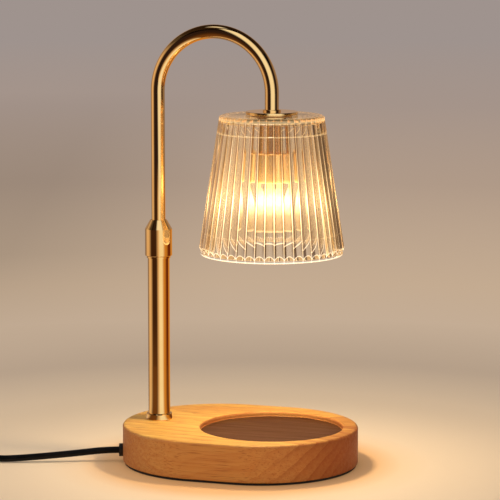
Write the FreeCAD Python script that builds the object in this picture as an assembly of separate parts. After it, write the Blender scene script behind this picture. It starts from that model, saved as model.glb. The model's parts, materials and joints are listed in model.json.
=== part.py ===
import FreeCAD, Part
import math
import os

# Candle warmer lamp: a wooden base with a round candle recess, a telescopic brass
# pole whose hooked arm slides and swivels, and a fluted glass shade that hangs over
# the candle with a downward reflector bulb inside it.
# Millimetres, +Z up. The origin is the centre of the base's underside; the pole
# stands on the -X side and the shade hangs on the +X side.

Vector = FreeCAD.Vector
UP = Vector(0, 0, 1)

# ---- fits and clearances ----------------------------------------------------
running_fit = 0.05         # radial, a piece that slides or turns in another
loose_fit = 0.2            # radial, a screw or thread in its clearance hole
moving_gap = 0.35          # between faces of pieces that move past each other
cut_over = 1.0             # how far a cutting tool runs past the face it opens
edge_break = 0.6           # bevel or round on the edges of small turned pieces

# ---- wooden base ------------------------------------------------------------
base_length = 206.0
base_width = 168.0
wood_thickness = 32.0
top_edge_round = 2.2
bottom_edge_round = 1.0
pad_thickness = 2.0
pad_inset = 1.5
recess_radius = 61.5       # straight wall of the candle recess
recess_depth = 4.5
recess_rim_round = 2.0     # rounded lip between the wall and the base's top
recess_floor_round = 1.0
recess_end_margin = 11.0   # flat wood left between the lip and the base's end
pole_end_margin = 28.5     # pole axis to the base's other end

# ---- cable pocket under the pole ---------------------------------------------
pocket_length = 54.0
pocket_width = 46.0
pocket_depth = 16.0
pocket_shift = 9.0         # pocket centre, from the pole axis towards the shade
cover_thickness = 1.5
cover_shelf = 5.0          # width of the step that the cover plate lies on
cover_side_gap = 0.3
cover_screw_length = 9.0
cover_screw_radius = 1.3
cover_head_radius = 2.4

# ---- pole, from the wood upwards ----------------------------------------------
thread_radius = 5.0        # M10 x 1 hollow nipples at both ends of the tubing
nipple_bore = 3.75
washer_radius = 12.0
washer_thickness = 2.0
nut_across_flats = 15.0
nut_height = 5.0
nipple_tail = 1.5          # nipple below the nut
foot_radius = 11.2
foot_height = 5.5
foot_floor = 1.2           # thickness of the foot ring's floor under the tube
lower_tube_radius = 9.5
lower_tube_wall = 1.2
lower_tube_length = 141.5
tube_plug_height = 9.0
ferrule_spigot = 8.0       # ferrule inside the tube's top end
ferrule_rim_radius = 10.3
ferrule_rim_height = 1.5
ferrule_thread_radius = 9.1
ferrule_thread_height = 13.5
collar_radius = 11.75
collar_straight = 23.5
collar_cone = 8.0
collar_mouth_wall = 0.8    # metal left round the arm at the collar's tip
collar_lip = 3.5           # straight bore at the collar's tip
collar_bevel = 0.4
collet_wall = 0.9          # thinnest wall, at the collet's tip
collet_straight = 7.0
collet_slit = 1.6
collet_slit_start = 2.3    # uncut ring at the collet's foot

# ---- hooked arm ---------------------------------------------------------------
arm_radius = 6.0
arm_wall = 1.0
arm_overlap = 38.5         # arm inside the lower tube at this height setting
arm_riser = 184.0          # straight stretch from the arm's lower end to the bend
arm_drop = 15.4            # straight stretch from the bend down to the disc
arm_tail = 2.5             # arm tube below the guide bush
bush_length = 12.0
clip_thickness = 0.8
clip_width = 0.9           # how far a clip stands out of the arm
clip_mouth = 6.0
clip_depth = 0.5           # groove in the arm tube that the clips snap into

# ---- fluted glass shade ----------------------------------------------------------
shade_height = 119.5
shade_bottom_radius = 63.1 # crests of the flutes, carried down to the bottom edge's level
shade_top_radius = 44.6    # and up to the top's level
shade_wall = 4.2           # at the crest of a flute
shade_top_thickness = 4.0
shade_hole_radius = 7.0
shade_shoulder_round = 4.5
shade_inner_round = 4.0
flute_count = 46
flute_depth = 1.5          # at the bottom edge; it shrinks with the radius
rim_height = 2.3           # smooth ring under the flutes
rim_inset = 2.3            # ring inside the line of the crests
rim_round = 0.9
bevel_height = 4.0         # slope from the ring out to the crests; it ends each flute in a point
ledge_drop = 11.0          # step inside the glass, below its ceiling
ledge_width = 0.6

# ---- fittings that hold the shade and the bulb --------------------------------------
disc_radius = 22.3
disc_thickness = 2.4
disc_edge_round = 0.5
end_ring_radius = 7.75
end_ring_height = 1.6
gasket_radius = 17.0
upper_gasket_thickness = 0.6
lower_gasket_thickness = 1.0
nipple_reach = 10.0        # shade nipple inside the arm tube
neck_radius = 12.0
neck_length = 26.0
neck_bore = 5.6
neck_thread_depth = 6.0
cup_radius = 20.5
cup_height = 25.8
cup_wall = 1.2
cup_top_round = 2.0
cup_inner_round = 0.8
cup_hole_radius = 4.5
holder_radius = 14.0
holder_height = 17.0
holder_screw_offset = 8.8
holder_screw_radius = 1.5
holder_head_radius = 2.7
holder_head_height = 2.2
holder_screw_bite = 7.0    # screw inside the neck

# ---- twist-and-lock reflector bulb ----------------------------------------------------
pin_offset = 5.0
pin_radius = 1.5
pin_head_radius = 2.5
pin_head_height = 1.8
pin_length = 6.6
pin_root = 4.0             # pin inside the bulb's base
pin_socket_depth = 7.4
pin_socket_width = 5.8
pin_socket_start = 90.0    # degrees, where the first slot starts; the second is half a turn on
pin_socket_turn = 40.0     # degrees that the bulb twists to lock
bulb_neck_radius = 9.6
bulb_neck_length = 13.0
bulb_length = 48.5
bulb_face_radius = 24.8
bulb_glass = 1.2
bulb_rim_height = 2.4
lens_thickness = 1.6
lens_sink = 0.4            # lens behind the reflector's rim
capsule_radius = 4.5
capsule_length = 17.0
capsule_glass = 0.8
capsule_seat = 4.0         # capsule inside the bulb's base
capsule_tip = 0.9          # share of the capsule's radius that its round tip takes
filament_radius = 1.1
filament_wire = 0.18
filament_length = 6.0
filament_turns = 6
contact_width = 3.2
contact_thickness = 0.8
contact_height = 4.0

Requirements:
Give again, word for word, the lines of the listing, starting at its first line and ending with the line containing "UP = Vector(0, 0, 1)".

Result for this exercise:
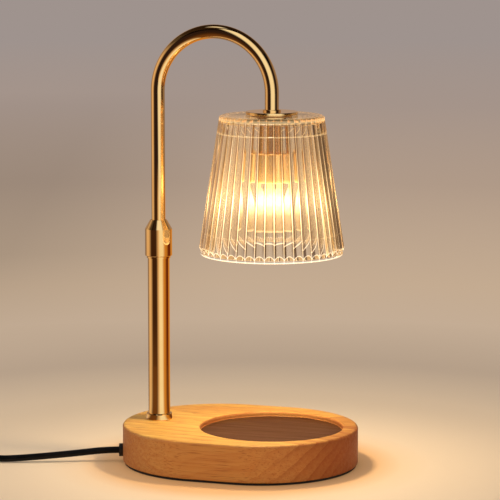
Write the FreeCAD Python script that builds the object in this picture as an assembly of separate parts. After it, write the Blender scene script behind this picture. It starts from that model, saved as model.glb. The model's parts, materials and joints are listed in model.json.
=== part.py ===
import FreeCAD, Part
import math
import os

# Candle warmer lamp: a wooden base with a round candle recess, a telescopic brass
# pole whose hooked arm slides and swivels, and a fluted glass shade that hangs over
# the candle with a downward reflector bulb inside it.
# Millimetres, +Z up. The origin is the centre of the base's underside; the pole
# stands on the -X side and the shade hangs on the +X side.

Vector = FreeCAD.Vector
UP = Vector(0, 0, 1)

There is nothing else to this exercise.